Tuesday, 11 November 2008

Fusion Spagehetti with Roast Duck, Char Siu and Siu Yuk


This was a really quick and simple dish that I whipped up in less than 10 minutes one night for dinner when I was in one of my 'can't be arsed to cook' moods. I had some leftover spaghetti and just stir fried it with some Chinese roast duck, char siu, siu yuk and spinach. Then I added more flavour by adding plum sauce, freshly ground black pepper and a smidge of sesame oil to finish.

Delicious!

Honey & Wholegrain Mustard Chicken Casserole


Recipe serves 2.

2 chicken legs
Seasoned flour
1 garlic clove, crushed1
red onion, sliced
100g button mushrooms
250ml medium cider
250ml chicken stock
1 tbsp clear honey
1 tbsp Maille wholegrain mustard

Method:
Heat oven to 190 C/375 F/Gas Mark 5
Dust chicken with flour and fry until browned.

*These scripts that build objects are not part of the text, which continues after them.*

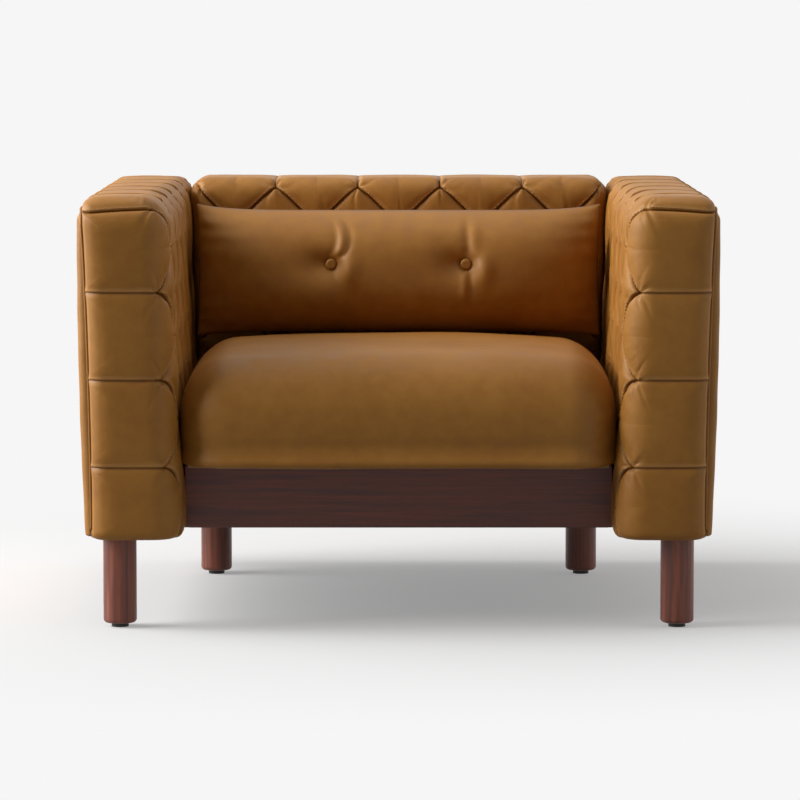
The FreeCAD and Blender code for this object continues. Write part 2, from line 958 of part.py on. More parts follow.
def seat_section(share, inset):
    """Outline of the seat cushion across one station, from its middle (0) to its side (1)."""
    x = share * (seat_half - inset)
    fall = 1 - math.sqrt(1 - share**seat_crown_power)
    retreat = seat_corner_retreat * (1 - math.sqrt(1 - share**seat_corner_power))
    top = seat_crown - seat_side_drop * fall - inset
    bottom = seat_bottom + inset
    foot_y = front_y + seat_front_depth + retreat + inset
    rear = front_y + seat_rear_depth - retreat * seat_rear_retreat_share - inset
    if share * seat_half > seat_foot_half:
        bottom += seat_side_tuck
        rear -= seat_bulge
        foot_y += seat_bulge
    height = top - bottom
    front_round = min(seat_shoulder_round, height * seat_round_limit_share)
    rear_round = min(seat_rear_round, height * seat_round_limit_share)
    face = foot_y - seat_bulge
    shoulder_top = V(x, face + front_round, top - seat_shoulder_drop)
    shoulder_foot = V(x, face, shoulder_top.z - front_round)
    shoulder_core = V(x, shoulder_top.y, shoulder_foot.z)
    rear_top = V(x, rear - rear_round, top - seat_rear_drop)
    rear_foot = V(x, rear, rear_top.z - rear_round)
    rear_core = V(x, rear_top.y, rear_foot.z)
    foot = V(x, foot_y, bottom)
    belly = V(x, face, bottom + (shoulder_foot.z - bottom) * seat_belly_share)
    heel = V(x, rear, bottom)
    return Part.Wire(
        [
            arc(foot, belly, shoulder_foot),
            quarter(shoulder_foot, shoulder_top, shoulder_core),
            arc(shoulder_top, V(x, front_y + seat_crown_depth, top), rear_top),
            quarter(rear_top, rear_foot, rear_core),
            line(rear_foot, heel),
            line(heel, foot),
        ]
    )


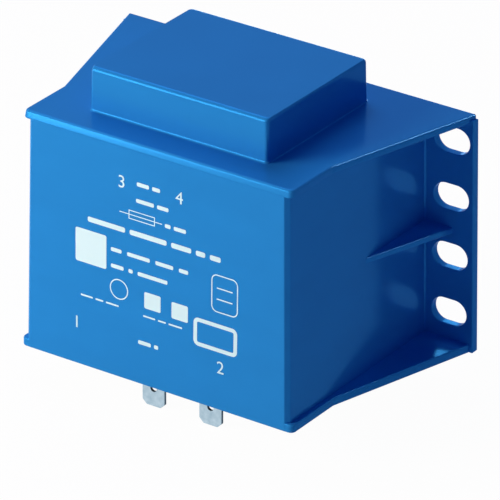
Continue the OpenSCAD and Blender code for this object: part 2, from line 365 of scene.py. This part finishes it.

Fry garlic, onion and mushrooms for five minutes, then transfer to a suitable dish.

Add cider, stock, honey and mustard.

Cover and cook for 1 hour.

Thicken if required and cook for another 15 minutes.

Serve with seasonal vegetables.

I alterered the recipe slightly. I used white wine instead of cider, normal onion instead of red, and I only used about 300ml of liquid all together. I also used about 2-3 tbsp of mustard and 2 tbsp of honey. Plus I cooked mine on top of the stove rather than in the oven. Takes half the time if you cook on top of the stove!!! Credit crunch - gotta save the pennies.

Sunday, 9 November 2008

Chicken Chasseur

On Saturday mornings, I like to watch Saturday Kitchen on BBC 1. A few weeks ago, chef and presenter James Martin cooked up a delicious looking Chicken Chasseur with Mashed Potatoes. I downloaded the recipe here and made it for dinner a few nights ago. I served my chicken chasseur with rice rather than mashed potatoes though as I didn't have any potatoes at the time.

This is definitely a good recipe. The chicken was meltingly tender and just fell of the bones. I will definitely be making this recipe again in the future.

Thai Red Curry

I made this Thai Red Curry for dinner last night and served it with some plain boiled jasmine rice. The curry is made with chicken, onions, potatoes, spinach, coconut milk and Thai red curry paste.